Barton and Heggie asked thirty of their friends to put into words what they had most missed. Five selected responses, from soprano Joyce DiDonato, actress and singer Patti LuPone, Sister Helen Prejean (the death penalty abolitionist whose book formed the basis of Heggie’s opera Dead Man Walking), Ruth Bader Ginsburg (the late, progressive Supreme Court judge) and pianist and conductor Kathy Kelly, formed the texts of the cycle. With the exception of DiDonato’s thoughtful lines, the texts are generally on the level of everyday tweets rather than profound poetic utterance. Yet both Heggie’s imaginative settings and Barton’s sincere delivery of them managed to transform banality into something deeply felt.

Heggie’s Of Gods and Cats, a pair of humorous songs in cabaret style, followed, and the second half of the programme concluded with his Iconic Legacies, a group of songs inspired by significant objects associated with First Ladies (culminating in the Muppets and Barbara Bush), all touching on issues of the personal and political.

The encore, Somewhere Over the Rainbow, neatly encapsulated so much of the recital, and not only in its theme of hope and aspiration. Heggie’s harmonies never seem far away from Harold Arlen’s and who could forget the rainbow flag waved so boisterously by Barton in Rule, Britannia at the Last Night of the Proms in 2019?

Mark Allan

Barton has become a formidable champion too of works by women and marginalised communities and it was good to hear, in the first half, four attractive songs by the African-American composer Florence Price, especially the haunting Night, the inspiration of a composer as much in love with the sound of the female voice as Richard Strauss, himself echoed in this song.

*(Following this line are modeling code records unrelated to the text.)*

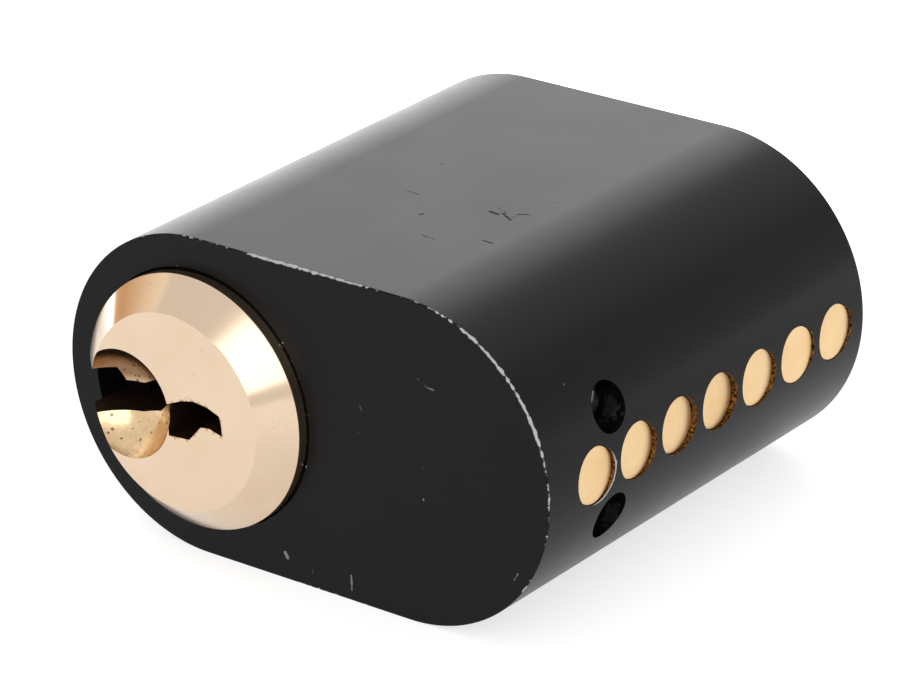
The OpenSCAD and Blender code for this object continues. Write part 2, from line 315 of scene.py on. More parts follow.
# pale rubs on the front face and scratches across the upper flat: from, to and half width, in mm
rubs = [
    ((19.5, 0, 6.5), (20.3, 0, 6.05), 0.07), ((20.3, 0, 6.05), (21.0, 0, 6.0), 0.08),
    ((14.2, 0, 1.1), (15.2, 0, 0.6), 0.04), ((14.4, 0, 3.2), (14.6, 0, 2.7), 0.07),
    ((27.5, 0, -6.5), (27.8, 0, -6.0), 0.1), ((13.2, 0, -10.3), (13.2, 0, -11.4), 0.12),
    ((7.2, 0, -10.2), (7.4, 0, -10.5), 0.2), ((9.7, 0, -10.7), (9.7, 0, -11.2), 0.05),
    ((19.8, 0, -2.5), (19.8, 0, -2.6), 0.09), ((19.8, 0, -0.1), (19.8, 0, -0.2), 0.06)
]
scratches = [
    ((6.6, 15.4, 12.25), (7.9, 15.3, 12.25), 0.09), ((5.4, 14.8, 12.25), (6.2, 14.7, 12.25), 0.06),
    ((12.9, 9.4, 12.25), (14.0, 9.3, 12.25), 0.1), ((14.0, 9.3, 12.25), (15.6, 10.3, 12.25), 0.05),
    ((16.8, 11.1, 12.25), (17.8, 11.0, 12.25), 0.12), ((14.1, 15.6, 12.25), (14.9, 15.5, 12.25), 0.2),
    ((14.1, 16.5, 12.25), (15.2, 16.0, 12.25), 0.1), ((15.1, 15.8, 12.25), (16.2, 15.2, 12.25), 0.16),
    ((16.1, 15.5, 12.25), (16.1, 16.3, 12.25), 0.1), ((16.1, 16.4, 12.25), (16.9, 16.7, 12.25), 0.1),
    ((16.7, 19.6, 12.25), (17.3, 19.6, 12.25), 0.08), ((10.4, 12.3, 12.25), (10.5, 12.6, 12.25), 0.14),
    ((9.0, 14.4, 12.25), (9.0, 14.5, 12.25), 0.1), ((5.8, 20.8, 12.25), (5.9, 20.9, 12.25), 0.1)
]


def marks(lines):
    # 1 on a mark, fading to 0 at its ragged edge
    nearest = None
    for start, end, half in lines:
        away = line_distance(tree, place, Vector(start) * mm, Vector(end) * mm)
        room = maths(tree, "SUBTRACT", half * mm, away)
        nearest = maths(tree, "MAXIMUM", nearest, room) if nearest else room
    ragged = maths(tree, "MULTIPLY_ADD", teeth, 0.3 * mm, -0.17 * mm)
    return between(tree, maths(tree, "ADD", nearest, ragged), 0.0, 0.09 * mm)


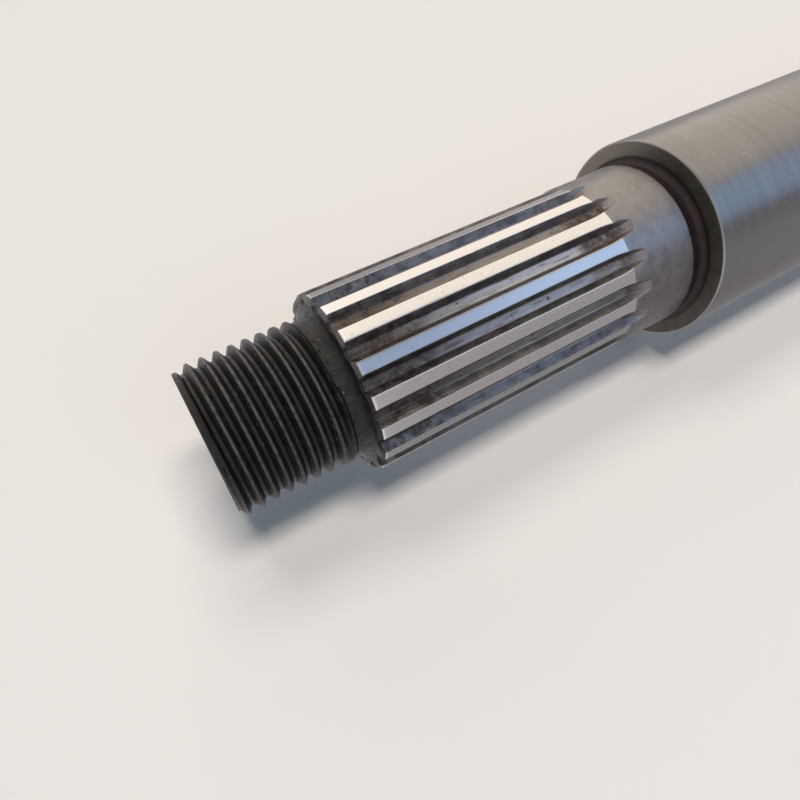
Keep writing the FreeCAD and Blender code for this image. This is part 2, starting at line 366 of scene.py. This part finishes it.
class Tree:
    """Short ways to add nodes to a material."""

    def __init__(self, name):
        self.material = bpy.data.materials.new(name)
        self.material.use_nodes = True
        self.tree = self.material.node_tree
        self.tree.nodes.clear()
        self.output = self.tree.nodes.new("ShaderNodeOutputMaterial")
        self.shader = self.tree.nodes.new("ShaderNodeBsdfPrincipled")
        self.tree.links.new(self.shader.outputs["BSDF"], self.output.inputs["Surface"])
        place = self.tree.nodes.new("ShaderNodeTexCoord")
        scaled = self.tree.nodes.new("ShaderNodeVectorMath")
        scaled.operation = "SCALE"
        scaled.inputs["Scale"].default_value = 1000.0
        self.tree.links.new(place.outputs["Object"], scaled.inputs[0])
        self.mm = scaled.outputs["Vector"]
        parts = self.tree.nodes.new("ShaderNodeSeparateXYZ")
        self.tree.links.new(self.mm, parts.inputs[0])
        self.x, self.y, self.z = parts.outputs
        self.depth = self.math("SUBTRACT", LENGTH, self.z)
        self.azimuth = self.math("MULTIPLY", self.math("ARCTAN2", self.y, self.x), 180.0 / math.pi)
        across = self.math("MULTIPLY", self.x, self.x)
        up = self.math("MULTIPLY", self.y, self.y)
        self.radius = self.math("SQRT", self.math("ADD", across, up))
        turned = self.math("WRAP", self.math("SUBTRACT", self.azimuth, TOP_AZIMUTH), 180.0, -180.0)
        self.from_top = self.math("ABSOLUTE", turned)

    def put(self, socket, value):
        if isinstance(value, bpy.types.NodeSocket):
            self.tree.links.new(value, socket)
        else:
            socket.default_value = value

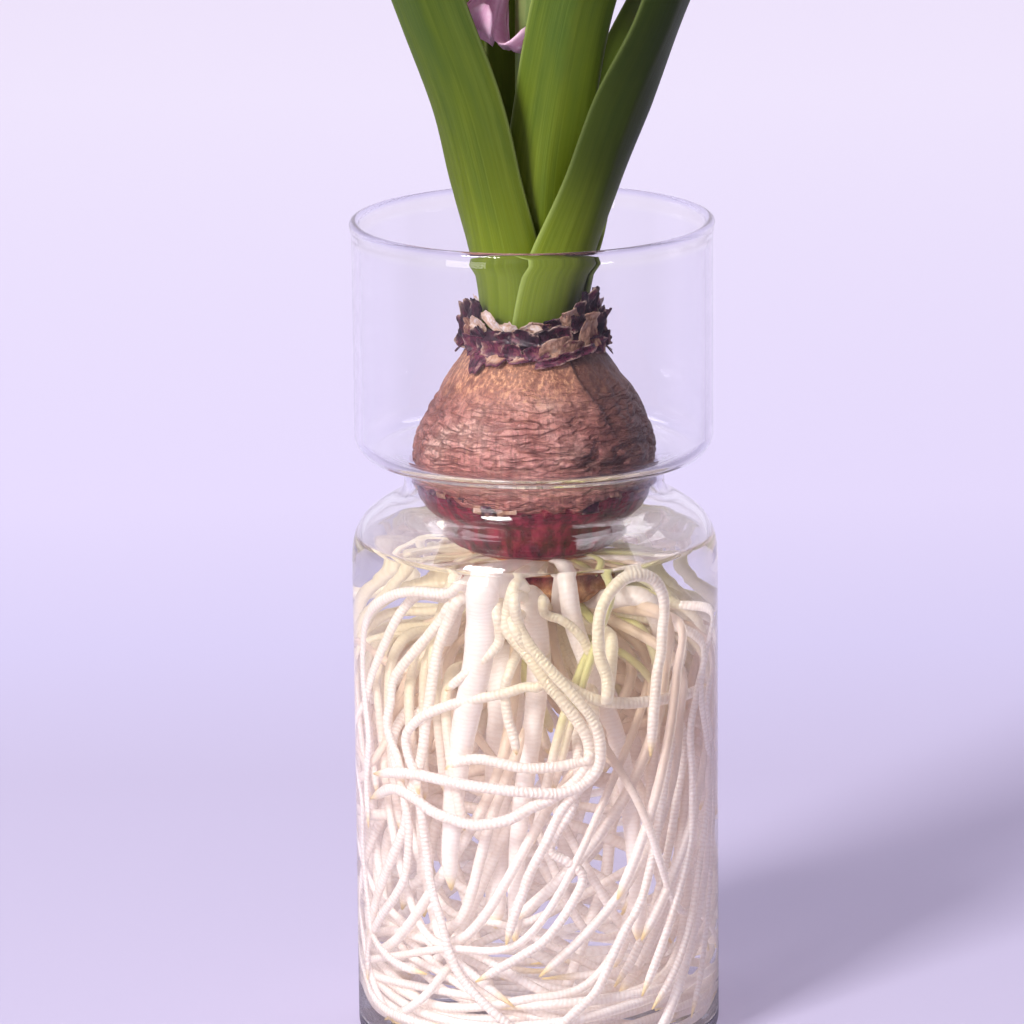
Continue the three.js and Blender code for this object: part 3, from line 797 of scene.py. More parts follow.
# Old skins round the neck: azimuth, height of the middle, width, height, tilt in degrees, outward lean,
# radius of the middle and tone. Those that show in the photograph come first.
FRONT_SKINS = [
    (-145, 161.0, 6.5, 4.2, -8, 0.1, 15.3, 0.25), (-124, 160.8, 6.6, 3.8, 4, 0.1, 15.6, 0.27),
    (-107, 160.6, 5.2, 3.4, -6, 0.1, 15.7, 0.24), (-88, 160.4, 5.5, 3.2, 6, 0.1, 15.6, 0.3),
    (-70, 161.4, 8.5, 4.6, 10, 0.2, 15.9, 0.6), (-56, 161.0, 6.5, 3.8, -14, 0.2, 16.1, 0.5),
    (-97, 163.4, 7.0, 3.4, -16, 0.1, 14.9, 0.12), (-80, 163.6, 6.0, 3.2, 12, 0.1, 14.8, 0.1),
    (-66, 164.4, 6.0, 3.6, -12, 0.2, 14.8, 0.14), (-114, 163.2, 5.5, 3.2, 10, 0.1, 14.8, 0.16),
    (-108, 164.6, 5.2, 3.0, -46, 0.2, 13.9, 0.88), (-96, 164.9, 5.4, 2.6, 28, 0.1, 13.9, 0.8),
    (-128, 166.2, 6.8, 2.6, -48, 0.2, 14.0, 0.8), (-84, 165.6, 5.5, 2.2, -8, 0.1, 13.8, 0.45),
    (-142, 165.4, 4.4, 3.2, -30, 0.25, 15.0, 0.82), (-158, 163.2, 3.4, 6.0, -10, 0.2, 15.7, 0.5),
    (-170, 164.5, 4.0, 9.0, -6, 0.15, 15.8, 0.1), (-152, 168.2, 3.2, 5.4, -16, 0.2, 14.8, 0.08),
    (-162, 167.6, 2.8, 6.0, 10, 0.2, 15.2, 0.12), (-140, 162.8, 3.6, 5.0, 24, 0.2, 15.2, 0.1),
    (178, 162.0, 4.6, 7.0, 12, 0.2, 16.0, 0.2), (-176, 160.4, 5.0, 4.6, -20, 0.2, 16.2, 0.14),
    (-57, 167.6, 4.6, 3.8, 20, 0.3, 14.6, 0.7), (-48, 168.6, 3.4, 4.8, -16, 0.2, 14.8, 0.16),
    (-40, 170.0, 2.8, 6.0, 14, 0.2, 14.6, 0.06), (-32, 170.6, 2.4, 5.6, -22, 0.3, 14.9, 0.1),
    (-24, 169.2, 2.6, 6.2, 8, 0.3, 15.2, 0.08), (-36, 166.0, 4.4, 4.4, -8, 0.3, 15.4, 0.62),
    (-44, 163.6, 2.8, 6.8, -6, 0.1, 15.8, 0.66), (-34, 163.0, 2.6, 6.6, 14, 0.1, 16.1, 0.55),
    (-24, 163.8, 3.6, 7.0, -12, 0.2, 16.1, 0.12), (-14, 165.2, 3.6, 6.6, 12, 0.2, 16.2, 0.1),
    (-6, 163.4, 4.2, 7.4, -8, 0.2, 16.2, 0.3), (-18, 167.8, 3.0, 4.6, 26, 0.4, 15.6, 0.22),
    (-50, 166.2, 4.6, 3.4, 22, 0.2, 15.2, 0.12), (-30, 160.6, 5.6, 3.6, -16, 0.2, 16.3, 0.2),
    (-12, 160.4, 5.6, 3.8, 10, 0.2, 16.4, 0.16), (-74, 166.2, 4.4, 2.6, 16, 0.2, 14.2, 0.14),
    (-62, 159.4, 7.5, 2.0, 12, 0.0, 16.6, 0.28), (-46, 160.2, 6.0, 2.0, 12, 0.0, 16.6, 0.26),
    (-78, 158.4, 6.5, 1.8, 8, 0.0, 16.8, 0.28),
]
BACK_SKINS = 34  # scraps round the far side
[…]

If the rendering of Purcell’s Music for a While and three songs by Schubert signalled an operatic singer unafraid to unleash her powerful and magnificent instrument on music ideally requiring a more intimate focus, a surprising thing happened for the following Brahms set. As Barton reminded us, that composer’s Unbewegte Laue Luft (Motionless Mild Air) helped her to win the Cardiff Singer of the World contest in 2013. In those days, before her big operatic successes, lieder were central to her art and here she miraculously turned back the clock to recapture that skill. Her singing of these three songs was by no means entirely innocent of grandiloquence, but it was by any reckoning superb – for this listener the highlight of the evening.